While the user interface remains cumbersome, users no longer need to originate activity from an Alexa app on a smartphone. Nor are they triggering a succession of events that lead to a callback from Amazon Connect. A user is literally originating a phone call to a customer care agent. The call can be routed via SIP, a telephone number or (optimistically) connected to an Amazon Chime meeting. More importantly, “Relevant data such as the username, account ID, and reason for the call is attached by skill developers to the communication session to help reduce handle times and improve customer satisfaction scores.” It’s a small tunnel out of Alexa’s walled garden.

Room for Improvement

Making Alexa a financial success was always going to be a challenge. In addition to an inability to make a phone call, privacy concerns convinced some 40% of the potential market to forego purchase and use. The VUI is not conducive to including advertisements. The use of “alerts” or “notifications” to tell an Amazon shopper when it is time to re-order a frequently purchased item (paper towels, toilet paper, bottled water) has been regarded as intrusive. Yet the biggest factor is an underlying architecture and ecosystem that sets Alexa apart from other voice assistants and makes development of skills and applications incompatible with other platforms. Lack of standardization across platforms has been a huge barrier to enterprise customer service professionals who already have a multiplicity of messaging platforms and voice assistants to try to support.

The initiatives from Amazon Connect and Chime SDK try to tackle the challenges of interconnecting with contact centers and other customer support infrastructure. That’s a start.

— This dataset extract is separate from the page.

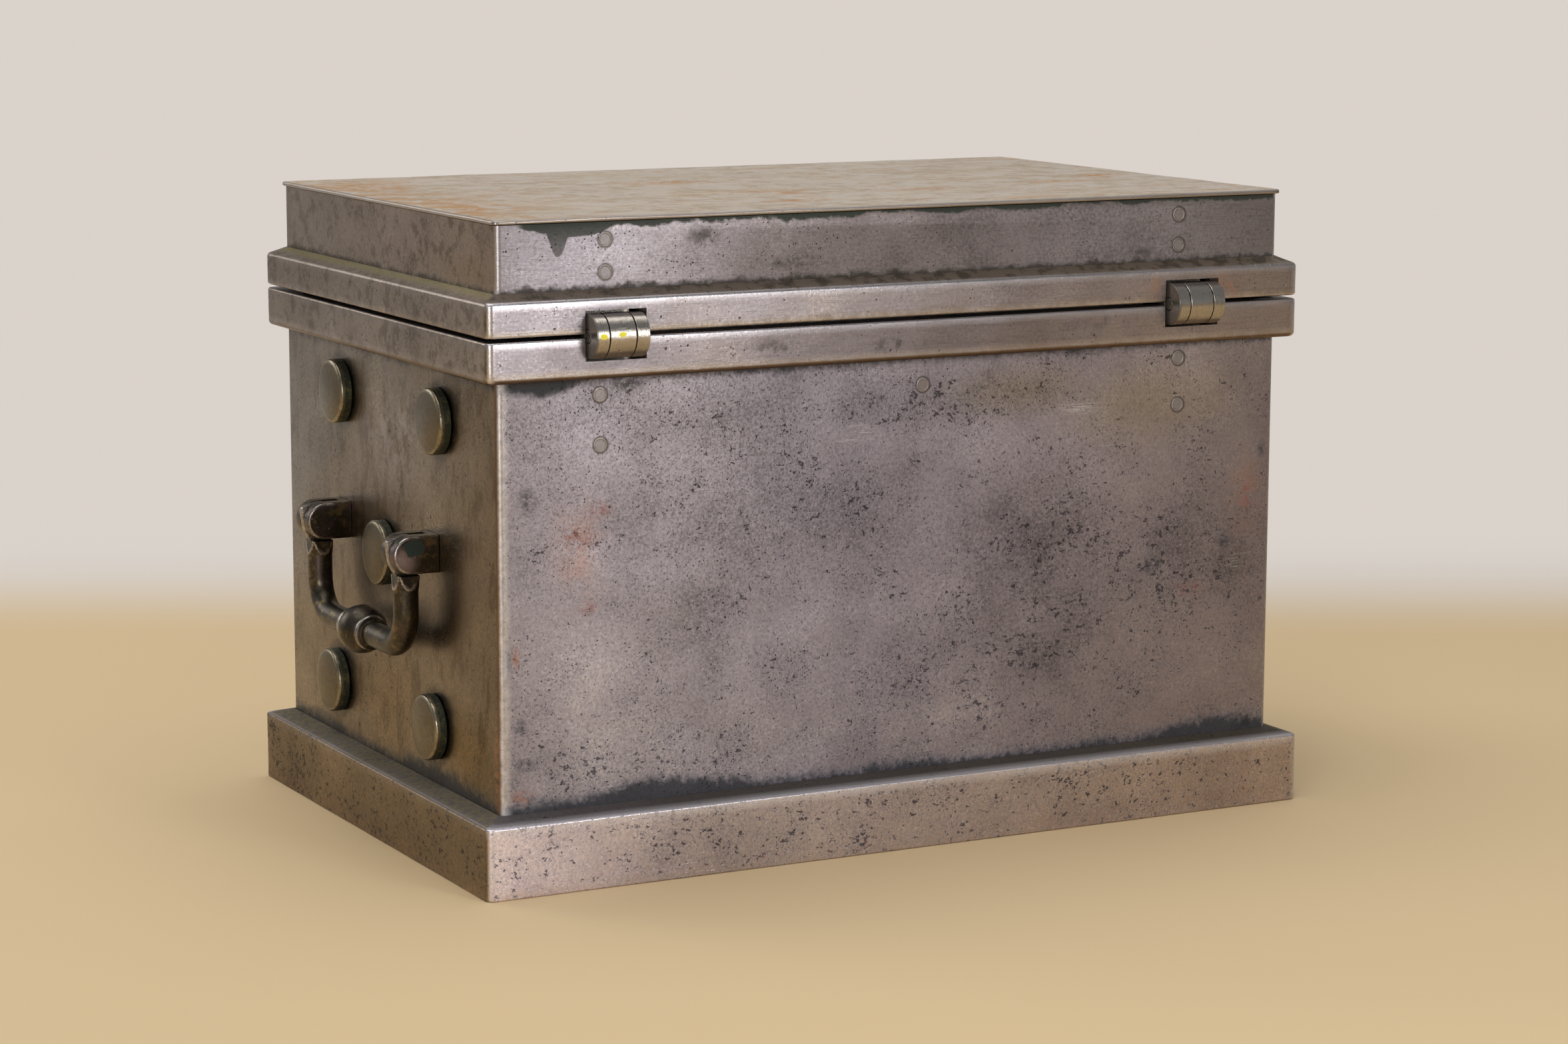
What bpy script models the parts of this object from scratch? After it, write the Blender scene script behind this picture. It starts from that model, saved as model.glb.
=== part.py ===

Outside of Amazon, Open Voice Network has initiated a number of projects and workshops designed to promote interoperability among voice assistance and to overcome many of the barriers to enterprise adoption of Conversational AI. With tens of millions of devices capable of understanding and responding to the words their owners say, it is not too late to open things up, expand capabilities to real-time communications and promote enterprise-aware applications.